Interesting article, definitely concerning, especially the part at the end about the Marine Corps officers. Also, the link you provided to Ben Wan Beng Ho's piece is wrong.

Visa Vi China, the Marine Corp "Tip of the Spear" policy was a bit iffy as it was. Amphibian assaults against into the teeth of the main enemy opposition were never exactly a winning proposition. There is a reason that the Allies landed in Normandy and not closer to Germany. And the island hopping campaigns were against (often heavily fortified) areas where reinforcement was problematic at best.

This new strategy, as I understand it, just seems really odd. I just don't see what part of it they can reasonably do better than the Army/Air Force.

The Marines are superior when they act as lighter (not light) forces and presumably they could work well in a riverine-littoral setting if the navy could stop overbuilding all their ships. This capability might not help much on Tawain, but the whole area as loaded with island chains that you might want to keep the Chinese out of.

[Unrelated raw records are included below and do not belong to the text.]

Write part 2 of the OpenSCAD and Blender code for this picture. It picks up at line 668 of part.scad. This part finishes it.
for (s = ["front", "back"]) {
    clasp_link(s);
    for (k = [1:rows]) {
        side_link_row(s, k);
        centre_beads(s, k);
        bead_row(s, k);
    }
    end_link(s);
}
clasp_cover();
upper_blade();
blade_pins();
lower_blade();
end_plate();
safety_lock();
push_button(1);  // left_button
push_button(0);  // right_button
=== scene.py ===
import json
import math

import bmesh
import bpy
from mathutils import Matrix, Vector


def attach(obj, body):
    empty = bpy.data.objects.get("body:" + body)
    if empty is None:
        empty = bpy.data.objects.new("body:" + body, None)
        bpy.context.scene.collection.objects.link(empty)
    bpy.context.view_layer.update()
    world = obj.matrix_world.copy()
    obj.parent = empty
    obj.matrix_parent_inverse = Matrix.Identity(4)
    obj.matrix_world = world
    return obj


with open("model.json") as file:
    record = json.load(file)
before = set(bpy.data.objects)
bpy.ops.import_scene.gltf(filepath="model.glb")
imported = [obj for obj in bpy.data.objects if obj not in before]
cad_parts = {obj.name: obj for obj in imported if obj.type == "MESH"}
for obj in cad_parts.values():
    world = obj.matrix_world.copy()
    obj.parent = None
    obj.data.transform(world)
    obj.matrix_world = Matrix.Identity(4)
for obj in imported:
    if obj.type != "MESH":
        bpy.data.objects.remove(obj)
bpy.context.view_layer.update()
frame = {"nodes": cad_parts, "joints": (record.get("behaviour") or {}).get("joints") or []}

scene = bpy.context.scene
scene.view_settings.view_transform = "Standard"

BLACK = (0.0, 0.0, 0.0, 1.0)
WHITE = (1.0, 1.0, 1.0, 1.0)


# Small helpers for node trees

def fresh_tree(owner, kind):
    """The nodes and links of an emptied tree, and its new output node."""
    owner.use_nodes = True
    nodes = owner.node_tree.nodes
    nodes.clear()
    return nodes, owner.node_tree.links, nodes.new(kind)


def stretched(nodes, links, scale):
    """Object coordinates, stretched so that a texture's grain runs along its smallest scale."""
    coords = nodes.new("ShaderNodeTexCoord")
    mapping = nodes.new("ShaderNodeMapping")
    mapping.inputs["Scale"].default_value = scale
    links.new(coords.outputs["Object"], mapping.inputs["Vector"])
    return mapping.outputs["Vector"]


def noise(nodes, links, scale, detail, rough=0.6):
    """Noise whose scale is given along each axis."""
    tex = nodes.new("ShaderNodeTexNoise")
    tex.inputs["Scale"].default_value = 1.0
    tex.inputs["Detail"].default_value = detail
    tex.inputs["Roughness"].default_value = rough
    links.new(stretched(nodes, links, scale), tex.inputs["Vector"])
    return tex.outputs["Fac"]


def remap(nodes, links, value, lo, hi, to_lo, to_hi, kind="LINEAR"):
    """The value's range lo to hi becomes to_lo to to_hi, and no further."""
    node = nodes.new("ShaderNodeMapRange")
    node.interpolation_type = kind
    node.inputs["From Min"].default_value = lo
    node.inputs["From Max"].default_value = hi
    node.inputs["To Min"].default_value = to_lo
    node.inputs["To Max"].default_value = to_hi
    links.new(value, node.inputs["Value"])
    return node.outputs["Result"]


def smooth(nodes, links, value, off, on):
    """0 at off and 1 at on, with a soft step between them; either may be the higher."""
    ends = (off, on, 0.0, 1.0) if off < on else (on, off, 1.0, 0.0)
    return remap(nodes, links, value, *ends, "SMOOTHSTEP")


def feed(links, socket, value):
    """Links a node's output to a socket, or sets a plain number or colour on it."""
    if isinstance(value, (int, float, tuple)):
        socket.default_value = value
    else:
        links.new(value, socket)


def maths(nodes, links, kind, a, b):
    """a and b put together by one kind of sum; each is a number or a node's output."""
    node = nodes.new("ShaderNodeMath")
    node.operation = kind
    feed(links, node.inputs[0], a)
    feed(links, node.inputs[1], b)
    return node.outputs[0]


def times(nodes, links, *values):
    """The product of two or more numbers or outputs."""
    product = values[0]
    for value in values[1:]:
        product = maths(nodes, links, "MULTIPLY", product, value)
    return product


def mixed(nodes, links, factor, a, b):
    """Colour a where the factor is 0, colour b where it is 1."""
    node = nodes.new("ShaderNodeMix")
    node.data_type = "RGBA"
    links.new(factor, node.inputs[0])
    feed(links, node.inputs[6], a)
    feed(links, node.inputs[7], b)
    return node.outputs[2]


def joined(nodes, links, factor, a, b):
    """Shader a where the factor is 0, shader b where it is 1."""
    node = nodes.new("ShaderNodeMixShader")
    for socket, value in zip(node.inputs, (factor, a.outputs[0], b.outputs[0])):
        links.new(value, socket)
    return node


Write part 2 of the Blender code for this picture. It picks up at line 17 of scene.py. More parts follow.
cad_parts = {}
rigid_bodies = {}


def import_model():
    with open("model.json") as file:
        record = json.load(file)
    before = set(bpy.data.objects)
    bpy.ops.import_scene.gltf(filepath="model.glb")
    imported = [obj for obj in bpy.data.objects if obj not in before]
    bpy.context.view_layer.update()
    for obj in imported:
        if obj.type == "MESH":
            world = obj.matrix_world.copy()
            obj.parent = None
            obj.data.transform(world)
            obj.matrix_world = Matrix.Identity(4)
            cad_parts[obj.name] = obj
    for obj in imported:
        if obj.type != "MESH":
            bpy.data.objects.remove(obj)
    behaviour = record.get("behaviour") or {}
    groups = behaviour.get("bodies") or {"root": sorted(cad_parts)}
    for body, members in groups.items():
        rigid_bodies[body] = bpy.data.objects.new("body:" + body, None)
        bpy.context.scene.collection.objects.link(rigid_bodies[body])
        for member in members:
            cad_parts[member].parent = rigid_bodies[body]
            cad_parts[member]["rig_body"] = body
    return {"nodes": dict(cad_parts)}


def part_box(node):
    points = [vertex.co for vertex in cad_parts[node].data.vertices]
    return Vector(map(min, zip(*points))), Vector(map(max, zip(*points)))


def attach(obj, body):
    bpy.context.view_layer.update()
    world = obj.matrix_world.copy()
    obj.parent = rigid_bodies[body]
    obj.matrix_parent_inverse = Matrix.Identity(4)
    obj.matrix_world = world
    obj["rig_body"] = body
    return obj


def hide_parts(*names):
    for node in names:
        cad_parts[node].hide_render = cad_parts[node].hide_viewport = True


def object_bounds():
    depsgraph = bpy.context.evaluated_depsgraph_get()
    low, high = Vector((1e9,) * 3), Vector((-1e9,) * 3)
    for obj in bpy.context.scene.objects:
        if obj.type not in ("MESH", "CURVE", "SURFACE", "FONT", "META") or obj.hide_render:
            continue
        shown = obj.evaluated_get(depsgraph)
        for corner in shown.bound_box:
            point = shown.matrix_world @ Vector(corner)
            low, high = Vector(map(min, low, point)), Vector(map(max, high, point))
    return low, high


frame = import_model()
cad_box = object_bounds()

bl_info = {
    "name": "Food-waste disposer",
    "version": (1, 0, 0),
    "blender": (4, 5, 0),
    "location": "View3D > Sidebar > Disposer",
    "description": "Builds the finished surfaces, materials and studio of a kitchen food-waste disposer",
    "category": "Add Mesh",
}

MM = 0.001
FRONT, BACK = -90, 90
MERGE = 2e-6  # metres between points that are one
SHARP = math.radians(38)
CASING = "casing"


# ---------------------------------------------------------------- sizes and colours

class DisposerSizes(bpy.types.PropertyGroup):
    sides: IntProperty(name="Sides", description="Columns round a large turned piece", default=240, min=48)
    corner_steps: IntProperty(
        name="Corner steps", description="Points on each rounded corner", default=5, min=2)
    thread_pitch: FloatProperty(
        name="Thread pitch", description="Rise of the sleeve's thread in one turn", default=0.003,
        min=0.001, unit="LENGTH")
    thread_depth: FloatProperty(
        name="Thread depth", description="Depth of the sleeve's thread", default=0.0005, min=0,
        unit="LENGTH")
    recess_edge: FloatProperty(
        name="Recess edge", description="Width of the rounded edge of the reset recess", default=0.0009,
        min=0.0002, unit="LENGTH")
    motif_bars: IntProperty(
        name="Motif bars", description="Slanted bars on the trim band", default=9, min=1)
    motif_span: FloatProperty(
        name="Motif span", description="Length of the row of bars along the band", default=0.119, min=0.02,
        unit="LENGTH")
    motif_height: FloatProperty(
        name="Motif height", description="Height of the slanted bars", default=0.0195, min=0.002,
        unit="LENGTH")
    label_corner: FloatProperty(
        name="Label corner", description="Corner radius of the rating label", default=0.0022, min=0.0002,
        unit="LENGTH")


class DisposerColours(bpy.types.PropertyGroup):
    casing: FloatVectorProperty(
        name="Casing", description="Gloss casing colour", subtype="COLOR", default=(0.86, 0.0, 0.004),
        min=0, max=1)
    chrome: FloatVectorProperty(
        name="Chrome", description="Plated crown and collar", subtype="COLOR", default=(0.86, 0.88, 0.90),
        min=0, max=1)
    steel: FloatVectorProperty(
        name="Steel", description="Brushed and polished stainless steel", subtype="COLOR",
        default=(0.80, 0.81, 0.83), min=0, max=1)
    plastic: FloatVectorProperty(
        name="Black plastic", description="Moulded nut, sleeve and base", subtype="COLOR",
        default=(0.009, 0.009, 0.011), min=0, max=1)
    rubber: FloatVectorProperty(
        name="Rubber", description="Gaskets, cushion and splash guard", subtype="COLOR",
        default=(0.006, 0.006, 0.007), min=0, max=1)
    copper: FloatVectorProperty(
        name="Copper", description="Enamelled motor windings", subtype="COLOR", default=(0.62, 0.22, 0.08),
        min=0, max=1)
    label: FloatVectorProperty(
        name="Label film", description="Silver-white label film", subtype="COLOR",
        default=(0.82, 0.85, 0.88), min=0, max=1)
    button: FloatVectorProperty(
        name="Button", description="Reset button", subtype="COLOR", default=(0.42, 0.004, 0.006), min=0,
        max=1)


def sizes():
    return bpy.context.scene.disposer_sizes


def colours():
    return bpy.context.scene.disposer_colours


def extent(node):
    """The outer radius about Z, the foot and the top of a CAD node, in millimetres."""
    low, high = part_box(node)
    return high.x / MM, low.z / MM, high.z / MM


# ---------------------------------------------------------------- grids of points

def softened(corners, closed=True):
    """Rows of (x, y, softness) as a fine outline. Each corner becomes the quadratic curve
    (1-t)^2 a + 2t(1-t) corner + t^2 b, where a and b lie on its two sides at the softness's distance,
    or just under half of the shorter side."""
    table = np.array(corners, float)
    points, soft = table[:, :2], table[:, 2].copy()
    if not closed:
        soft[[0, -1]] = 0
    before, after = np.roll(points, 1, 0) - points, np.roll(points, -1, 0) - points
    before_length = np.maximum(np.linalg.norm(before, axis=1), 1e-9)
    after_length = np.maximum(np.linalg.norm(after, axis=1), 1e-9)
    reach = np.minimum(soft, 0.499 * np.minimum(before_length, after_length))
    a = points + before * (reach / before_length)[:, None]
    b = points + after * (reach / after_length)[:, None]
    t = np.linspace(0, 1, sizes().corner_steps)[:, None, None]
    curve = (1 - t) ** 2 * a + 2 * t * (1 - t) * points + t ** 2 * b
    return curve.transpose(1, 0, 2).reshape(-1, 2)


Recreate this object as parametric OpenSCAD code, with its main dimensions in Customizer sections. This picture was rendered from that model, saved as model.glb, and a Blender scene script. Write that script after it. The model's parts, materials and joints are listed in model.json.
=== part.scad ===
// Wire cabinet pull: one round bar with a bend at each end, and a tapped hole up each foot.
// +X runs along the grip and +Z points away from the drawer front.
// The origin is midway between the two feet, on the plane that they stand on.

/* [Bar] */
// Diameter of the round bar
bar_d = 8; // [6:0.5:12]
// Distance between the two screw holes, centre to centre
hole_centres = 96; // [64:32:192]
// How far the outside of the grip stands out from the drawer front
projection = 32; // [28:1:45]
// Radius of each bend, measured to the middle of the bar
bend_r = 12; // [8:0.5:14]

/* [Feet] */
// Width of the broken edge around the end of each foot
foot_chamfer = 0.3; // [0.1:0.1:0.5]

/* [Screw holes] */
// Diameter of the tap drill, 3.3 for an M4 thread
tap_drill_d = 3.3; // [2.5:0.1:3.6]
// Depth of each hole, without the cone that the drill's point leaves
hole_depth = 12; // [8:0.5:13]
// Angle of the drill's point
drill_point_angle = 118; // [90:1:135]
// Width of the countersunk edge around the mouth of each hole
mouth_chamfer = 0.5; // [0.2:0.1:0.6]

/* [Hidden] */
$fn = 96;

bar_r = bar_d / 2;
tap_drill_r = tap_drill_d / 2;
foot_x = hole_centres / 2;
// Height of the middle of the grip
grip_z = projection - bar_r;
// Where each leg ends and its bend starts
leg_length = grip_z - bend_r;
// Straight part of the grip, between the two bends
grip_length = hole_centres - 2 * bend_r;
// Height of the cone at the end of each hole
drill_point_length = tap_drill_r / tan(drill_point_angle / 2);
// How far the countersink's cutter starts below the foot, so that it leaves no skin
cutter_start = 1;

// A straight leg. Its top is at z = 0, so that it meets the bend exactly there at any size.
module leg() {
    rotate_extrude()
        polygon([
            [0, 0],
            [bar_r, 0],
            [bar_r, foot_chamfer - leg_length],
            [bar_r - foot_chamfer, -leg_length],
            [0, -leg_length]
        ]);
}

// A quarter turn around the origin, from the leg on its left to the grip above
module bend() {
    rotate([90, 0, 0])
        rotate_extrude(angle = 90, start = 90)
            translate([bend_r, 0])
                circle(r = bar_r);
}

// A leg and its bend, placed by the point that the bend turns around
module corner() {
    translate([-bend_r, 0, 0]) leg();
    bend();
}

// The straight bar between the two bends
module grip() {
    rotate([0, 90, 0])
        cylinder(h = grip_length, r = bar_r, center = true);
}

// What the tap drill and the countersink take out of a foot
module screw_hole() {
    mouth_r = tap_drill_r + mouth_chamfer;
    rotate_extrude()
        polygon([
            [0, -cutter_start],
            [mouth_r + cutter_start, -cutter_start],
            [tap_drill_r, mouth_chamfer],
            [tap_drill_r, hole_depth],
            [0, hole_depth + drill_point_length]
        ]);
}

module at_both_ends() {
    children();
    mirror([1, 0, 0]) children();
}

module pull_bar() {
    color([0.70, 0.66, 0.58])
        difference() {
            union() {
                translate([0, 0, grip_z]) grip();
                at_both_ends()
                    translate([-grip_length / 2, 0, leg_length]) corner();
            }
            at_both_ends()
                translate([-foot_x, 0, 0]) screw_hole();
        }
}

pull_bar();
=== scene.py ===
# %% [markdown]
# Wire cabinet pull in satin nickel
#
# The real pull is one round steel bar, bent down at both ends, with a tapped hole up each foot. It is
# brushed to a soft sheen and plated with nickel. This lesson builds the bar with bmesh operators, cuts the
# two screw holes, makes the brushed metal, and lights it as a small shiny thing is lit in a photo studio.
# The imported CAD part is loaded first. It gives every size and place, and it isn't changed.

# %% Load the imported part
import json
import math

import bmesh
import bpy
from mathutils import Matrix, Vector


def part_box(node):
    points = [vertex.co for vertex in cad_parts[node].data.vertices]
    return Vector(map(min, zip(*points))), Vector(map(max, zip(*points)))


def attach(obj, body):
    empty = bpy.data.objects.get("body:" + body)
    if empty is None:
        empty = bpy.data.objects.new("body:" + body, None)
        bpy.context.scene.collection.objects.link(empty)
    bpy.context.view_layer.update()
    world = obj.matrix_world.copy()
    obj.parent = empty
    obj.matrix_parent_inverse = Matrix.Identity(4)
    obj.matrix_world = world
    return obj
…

I think there's a copy/paste error in the piece. The link to Ben Wang Ben Ho's piece in Proceedings actually goes to your piece in Foreign Policy.

Some links here don't seem to go where they should. The link to Liza Tobin's essay (in the body but not in the footnotes) goes to this blog post and the link to Ben Wan Beng Ho's essay goes to your own Foreign Policy piece.

I recently read your piece on ForeignPolicy.com and it really hit home as a Marine Tank Crewman. We have all been trying to understand General Berger's reasoning and lack of hedging, using the Marine Corps Reserves if needed, as suggested by Mark Cancain in "Don't go too Crazy Marine Corps." Also, the new force designs moves away from our Maneuver Warfare doctrine without replacing it.

However,the biggest issue we see happening now is that General Berger has not spoken to Congress as you stated, but tanks are already being divested. This last week 1st Tank Battalion divested all of its tanks and sent them to the Army. The reserve tank battalion is begining divestment this month as well. They are also in the process of moving those Marines to other fields or military branches.

By the time Congress gets to a hearing with General Berger there may be no Tanks left and though they may tell him to shift back it maybe too late that equipment and knowledge will already be lost.